Kebanyakan komunitas rakyat diizinkan berada di bawah hukum yang mengatur mereka. Karena Muslim dibebaskan dari pajak yang dikenakan pada warga taklukan, masuk Islamnya warga non-Muslim sebenarnya tidak didorong karena bisa mengurangi pendapatan.
Pos-pos militer tumbuh menjadi kota. Orang Arab yang jauh dari rumah memperoleh tanah setempat dan Muslim diizinkan memiliki istri non-Muslim.
Proses perataan ini memiliki efek perluasan. Islam menjadi lebih menarik bagi orang luar karena kedudukan sosial yang tinggi dan kebebasan ekonomi yang diberikannya.

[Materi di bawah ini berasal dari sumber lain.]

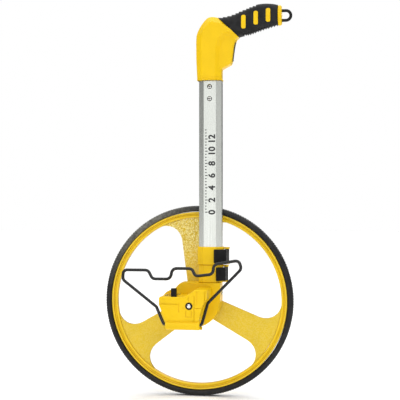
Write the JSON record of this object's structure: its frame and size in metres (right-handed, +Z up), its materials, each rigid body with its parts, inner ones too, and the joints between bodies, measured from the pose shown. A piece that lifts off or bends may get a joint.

Keberagaman yang meningkat pada gilirannya membuat pengetahuan Arab kian beragam seiring rakyat taklukan mendidik tuan penguasa mereka. Hal ini berlangsung di setiap cabang ilmu pengetahuan dan seni.
Dalam arsitektur, misalnya, istana negara dihiasi dengan gaya campuran Yunani, Persia, dan Suriah yang juga memengaruhi pembangunan masjid.
Bahkan, bidang-bidang yang sakral, seperti teologi dan hukum Islam, juga terpengaruh. Walaupun aturan itu secara fundamental bersifat religius, undang-undang mengenai perpajakan, perdagangan, keuangan, dan wilayah lain mencerminkan praktik Bizantium yang sudah ada.
Dinasti Umayyah di Damaskus dimulai setelah Khalifah Ali bin Abi Thalib meninggal dunia akibat dibunuh. Di bawah Dinasti Umayyah, derap penaklukan terus berlanjut.
Keunggulan pasukan laut dibangun di Mediterania timur, beberapa inovasi administrasi, termasuk sistem pos di seluruh kerajaan.